Departmental Ministers and Directors General should make clear that they will not accept these cat-ate-my-homework and then cat-fell-into-the-shredder excuses from their teams.
First thing on Monday morning, they should be demanding the full Stonewall files on their desk to see just what their organisations have done—at what cost, and with what harm, and what needs to be undone. And they should be thinking about a proactive plan for disclosure, rather than waiting for the army of polite and persistent, but also very angry, opponents of gender-identity ideology to drag it out of them through war-of-attrition FOI requests, internal reviews and appeals to the Information Commissioner’s Office.

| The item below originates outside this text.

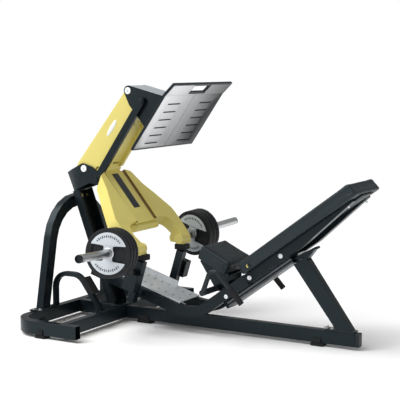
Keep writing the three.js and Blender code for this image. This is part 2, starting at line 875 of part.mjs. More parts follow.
function link() {
  const group = new THREE.Group();
  group.position.set(LEVER_PIVOT.x + LINK_OFFSET.x, 0, LEVER_PIVOT.z + LINK_OFFSET.z);
  group.rotation.y = -ARM_ANGLE;
  frame.add(group);
  const { half } = LINK;
  const outline = rounded([
    [-half, -half, half - 1],
    [ARM_LENGTH + half, -half, half - 1],
    [ARM_LENGTH + half, half, half - 1],
    [-half, half, half - 1],
  ]);
  add(
    group,
    "levelling_link",
    cut(
      extrude(outline, "y", -LINK.outer, -LINK.inner),
      rodY(0, 0, -200, 0, LINK_PIN_R + RUN, 20),
      rodY(ARM_LENGTH, 0, -200, 0, LINK_PIN_R + 1, 20),
    ),
    frameBlack,
  );
}

// A pin across both cheeks with a round cap at each end.
function capPin(group, name, x, z) {
  add(
    group,
    name,
    join(
      rodY(x, z, -CHEEK_OUT - 6, CHEEK_OUT + 6, PIN_R),
      rodY(x, z, CHEEK_OUT + GAP, CHEEK_OUT + 6.5, 21.5, 28),
      rodY(x, z, -CHEEK_OUT - 6.5, -CHEEK_OUT - GAP, 21.5, 28),
    ),
    pinWhite,
  );
}

function linkPin(group, name, x, z) {
  add(
    group,
    name,
    join(
      rodY(x, z, -LINK.outer - 4, -CHEEK_IN - GAP, LINK_PIN_R, 20),
      rodY(x, z, -LINK.outer - 6, -LINK.outer - GAP, 17, 20),
      rodY(x, z, -LINK.inner + GAP, -CHEEK_OUT - GAP, 17, 20),
    ),
    frameBlack,
  );
}

// The footplate, as places on its front face: bottom edge, fold and top edge.
const FACE = { bottom: [-333, 1124], fold: [-105, 1450], top: [-35, 1517], half: 350 };

// The band between two depths behind the footplate's front face, short of each end by an inset.
function faceBand(front, back, inset) {
  const [p0, p1, p2] = [FACE.bottom, FACE.fold, FACE.top].map(
    ([x, z]) => new THREE.Vector2(x - FOOTPLATE_PIVOT.x, z - FOOTPLATE_PIVOT.z),
  );
  const lower = p1.clone().sub(p0).normalize();
  const upper = p2.clone().sub(p1).normalize();
  const behind = (dir) => new THREE.Vector2(-dir.y, dir.x);
  const miter = behind(lower).add(behind(upper)).normalize();
  const stretch = 1 / miter.dot(behind(lower));
  const row = (depth) => [
    p0.clone().addScaledVector(lower, inset).addScaledVector(behind(lower), depth),
    p1.clone().addScaledVector(miter, depth * stretch),
    p2.clone().addScaledVector(upper, -inset).addScaledVector(behind(upper), depth),
  ];
  return row(front).concat(row(back).reverse());
}

function footplate() {
  const group = new THREE.Group();
  group.position.set(FOOTPLATE_PIVOT.x, 0, FOOTPLATE_PIVOT.z);
  frame.add(group);
  const tray = 16;
  const sheet = 4;
  const rim = 10;
  const foldAngle = Math.atan2(FACE.top[1] - FACE.fold[1], FACE.top[0] - FACE.fold[0]);
  const lowAngle = Math.atan2(FACE.fold[1] - FACE.bottom[1], FACE.fold[0] - FACE.bottom[0]);
  const onFace = (geometry, start, angle) =>
    geometry
      .applyMatrix4(new THREE.Matrix4().makeRotationY(-angle))
      .translate(start[0] - FOOTPLATE_PIVOT.x, 0, start[1] - FOOTPLATE_PIVOT.z);
  const handHole = (grow) => {
    const hole = box(24 - grow, 74 + grow, -86 - grow, 86 + grow, -60, 60);
    return onFace(hole, FACE.fold, foldAngle);
  };
  add(
    group,
    "footplate_tray",
    cut(
      extrude(faceBand(0, tray, 0), "y", -FACE.half, FACE.half),
      extrude(faceBand(-5, sheet + GAP, rim), "y", -FACE.half + rim, FACE.half - rim),
      ...SIDES.map(([, sign]) =>
        extrude(faceBand(sheet + 5, tray + 5, rim), "y", sign * 97, sign * (FACE.half - rim)),
      ),
      handHole(0),
    ),
    frameBlack,
  );
  const slots = (sign) =>
    Array.from({ length: 6 }, (_, i) => {
      const u = 46 + i * 58;
      const slot = box(u - 3.5, u + 3.5, sign * 185 - 68, sign * 185 + 68, -60, 60);
      return onFace(slot, FACE.bottom, lowAngle);
    });
  SIDES.forEach(([side, sign]) =>
    add(
      group,
      `footplate_sheet_${side}`,
      cut(
        extrude(faceBand(0, sheet, rim + GAP), "y", sign * 1.5, sign * (FACE.half - rim - GAP)),
        ...slots(sign),
        handHole(12),
      ),
      brushed,
    ),
  );
  footplateBracket(group, tray + GAP);
  capPin(lever, "footplate_pin", FOOTPLATE_PIVOT.x - LEVER_PIVOT.x, FOOTPLATE_PIVOT.z - LEVER_PIVOT.z);
  linkPin(group, "link_pin_upper", LINK_OFFSET.x, LINK_OFFSET.z);
}

function footplateBracket(group, depth) {
  const slope = (FACE.fold[1] - FACE.bottom[1]) / (FACE.fold[0] - FACE.bottom[0]);
  const lean = Math.atan(slope);
  const backX = (z) => FACE.bottom[0] + (z - FACE.bottom[1]) / slope - depth / Math.sin(lean);
  const toPivot = ([x, z]) => new THREE.Vector2(x - FOOTPLATE_PIVOT.x, z - FOOTPLATE_PIVOT.z);
  const upper = [backX(1412), 1412];
  const lower = [backX(1150), 1150];
  const nose = [-523, 1504];
  const outline = [nose, upper, lower, [-469, 1324], [-522, 1382], [-559, 1458]].map(toPivot);
  const cover = [nose, upper, [upper[0] - 4.4, upper[1] - 6], [nose[0] - 1.5, nose[1] - 6]].map(toPivot);
  const back = [upper, lower, [lower[0] - 8, lower[1]], [upper[0] - 8, upper[1]]].map(toPivot);
  const cheeks = SIDES.flatMap(([, sign]) => [
    extrude(outline, "y", sign * CHEEK_IN, sign * CHEEK_OUT),
    rodY(0, 0, sign * CHEEK_IN, sign * CHEEK_OUT, 32, 28),
  ]);
  const walls = [cover, back].map((points) => extrude(points, "y", -CHEEK_OUT, CHEEK_OUT));
  add(
    group,
    "footplate_bracket",
    cut(
      join(...cheeks, ...walls),
      rodY(0, 0, -200, 200, PIN_R + RUN),
      rodY(LINK_OFFSET.x, LINK_OFFSET.z, -200, 0, LINK_PIN_R + RUN, 20),
    ),
    frameBlack,
  );
}

// ---- weight horns and discs -------------------------------------------------------------------
function horns() {
  SIDES.forEach(([side, sign]) => {
    const at = (y) => hornPoint(y, sign);
    add(
      lever,
      `weight_horn_${side}`,
      join(
        rod(at(HORN.root), at(DISC.first - 1), 31, 28),
        rod(at(DISC.first - 2), at(HORN.tip[1]), HORN.r, 28),
      ),
      chrome,
    );
    const axis = new THREE.Vector3(...at(900)).sub(new THREE.Vector3(...at(500))).normalize();
    for (let i = 0; i < 3; i++) {
      const group = new THREE.Group();
      group.position.set(...at(DISC.first + GAP));
      group.quaternion.setFromUnitVectors(new THREE.Vector3(0, 0, 1), axis);
      lever.add(group);
      const disc = discGeometry().translate(0, 0, i * DISC.pitch);
      add(group, `weight_disc_${i + 1}_${side}`, disc, discBlack);
    }
  });
}

// A disc with a raised rubber rim, a hub boss and two pockets on each face.
function discGeometry() {
  const t = DISC.thickness;
  const profile = [
    [DISC.bore, 0],
    [142, 2],
    [146, 0],
    [DISC.r, 4],
    [DISC.r, t - 4],
    [146, t],
    [142, t - 2],
    [DISC.bore, t],
    [DISC.bore, 0],
  ].map(([r, z]) => new THREE.Vector2(r, z));
  const body = new THREE.LatheGeometry(profile, 28).rotateX(Math.PI / 2);
  const pockets = [-1, 1].flatMap((sign) => {
    const outline = rounded([
      [sign * 42, -16],
      [sign * 60, -46],
      [sign * 108, -52],
      [sign * 121, 0],
      [sign * 108, 52],
      [sign * 60, 46],
      [sign * 42, 16],
    ]);
    return [extrude(outline, "z", -50, -t + 14), extrude(outline, "z", -14, 10)];
  });
  return cut(body, ...pockets);
}

floorFrame();
feet();
arch();
column();
headBracket();
stopLoops();
sideTubes();
stepPlate();
const railGroup = rail();
rearStrut();
seat();
backrest(railGroup);
catches();
releaseHandles();
leverArm();
leverFork();
horns();
link();
footplate();
capPin(frame, "lever_pivot_pin", LEVER_PIVOT.x, LEVER_PIVOT.z);
linkPin(frame, "link_pin_lower", LEVER_PIVOT.x + LINK_OFFSET.x, LEVER_PIVOT.z + LINK_OFFSET.z);

export default machine;
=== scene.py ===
import json
import math

import bmesh
import bpy
from mathutils import Matrix, Vector
from mathutils.bvhtree import BVHTree


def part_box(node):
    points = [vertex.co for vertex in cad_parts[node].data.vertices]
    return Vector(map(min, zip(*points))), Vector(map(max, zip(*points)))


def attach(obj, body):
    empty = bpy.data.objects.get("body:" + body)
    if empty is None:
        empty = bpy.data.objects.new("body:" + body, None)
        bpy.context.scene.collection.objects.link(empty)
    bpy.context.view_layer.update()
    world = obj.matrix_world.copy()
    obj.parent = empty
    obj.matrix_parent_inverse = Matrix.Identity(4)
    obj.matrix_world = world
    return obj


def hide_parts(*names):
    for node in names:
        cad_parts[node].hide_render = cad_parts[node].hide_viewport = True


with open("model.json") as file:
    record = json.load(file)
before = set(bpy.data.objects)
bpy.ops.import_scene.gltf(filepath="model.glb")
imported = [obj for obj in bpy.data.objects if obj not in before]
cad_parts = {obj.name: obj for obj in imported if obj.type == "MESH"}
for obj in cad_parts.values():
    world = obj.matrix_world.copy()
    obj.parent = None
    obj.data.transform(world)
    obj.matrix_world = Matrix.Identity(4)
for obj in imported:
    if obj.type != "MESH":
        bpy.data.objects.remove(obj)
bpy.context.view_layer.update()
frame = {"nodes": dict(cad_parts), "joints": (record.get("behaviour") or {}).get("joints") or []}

# ---- places taken from the frame --------------------------------------------------------------
JOINT = {joint["name"]: joint for joint in frame["joints"]}
NODES = frame["nodes"]


def pivot(name):
    return Vector(JOINT[name]["pos_m"])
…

A strong steer from the Cabinet Office will help to stiffen the spine of senior civil servants who, to date, have themselves been afraid to challenge the he/hims, she/hers and they/thems in their organisations. The Reindorf Review is helping University Vice Chancellors do the same.
We suspect that many already know that something has gone badly wrong in their diversity and inclusion policies and departments. As Senior Psychiatrist David Bell said of the many clinicians with concerns about the youth transitioning GIDs unit at the Tavistock Clinic:
“It was peculiar. You could see that everyone knew about it and yet no one wanted to know about it. In the adult department, there was a sense that we didn’t want to find out what went on there, because we might not have liked it if we did.”

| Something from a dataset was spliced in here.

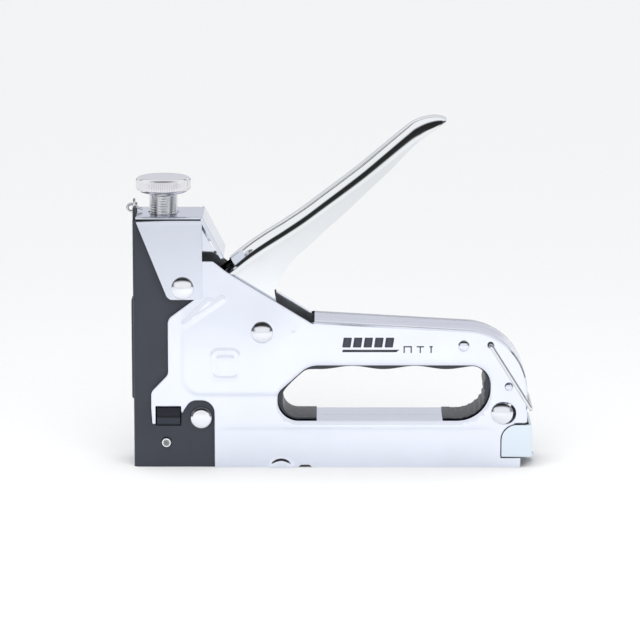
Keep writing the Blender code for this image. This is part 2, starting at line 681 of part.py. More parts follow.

…So what should the government do? It should tell (or recommend where decision-making is at arm’s length) ministries and government agencies to suspend renewal of their membership of the Stonewall Champions Scheme this year pending review, and not to participate in this year’s Workplace Equality Index, which opens on June 15th.
Instead, they should initiate a process of “truth and reconciliation”, both internally and with the public. This starts with “finding” the missing information from previous years’ submissions to the Stonewall Scheme, and the associated decision-making, and publishing these in full.
They should divert the time and money that would have been used to undertake the Stonewall survey and compliance scheme this year towards investigating it. Instead of initiating the annual Stonewall staff survey, they should carry out an information-gathering process with staff to find out what they really think about the gender-neutral toilets, conflation of sex and gender identity, pronoun announcements, rainbow lanyards and mandatory IDAHOBIT appreciation. To make this meaningful, they will first have to convince staff that they can speak the truth without fear of losing their job.
…Ultimately, the government should establish a wide-ranging independent inquiry into government bodies’ use of the Stonewall scheme, and their reliance on external lobby groups for training and accreditation around diversity and inclusion in general.
But the first step for Monday morning is transparency and setting a new tone from the top. Let the sunlight in and declare a decisive end to the era of “no debate”.
I like sunlight. We all do. Sunlight is good for you. It is good for us all. And there seems to be more sunlight around at the moment than in recent times. It's good. It's healthy. I love it. The more sunlight, the better I say.
And It is lovely and bright and it seems to be getting brighter almost daily.
Openness all the way! The days when Stonewall policies have been implemented by stealth should be gone forever. If it can't stand up to scrutiny, it has no place influencing decision-making or safeguarding.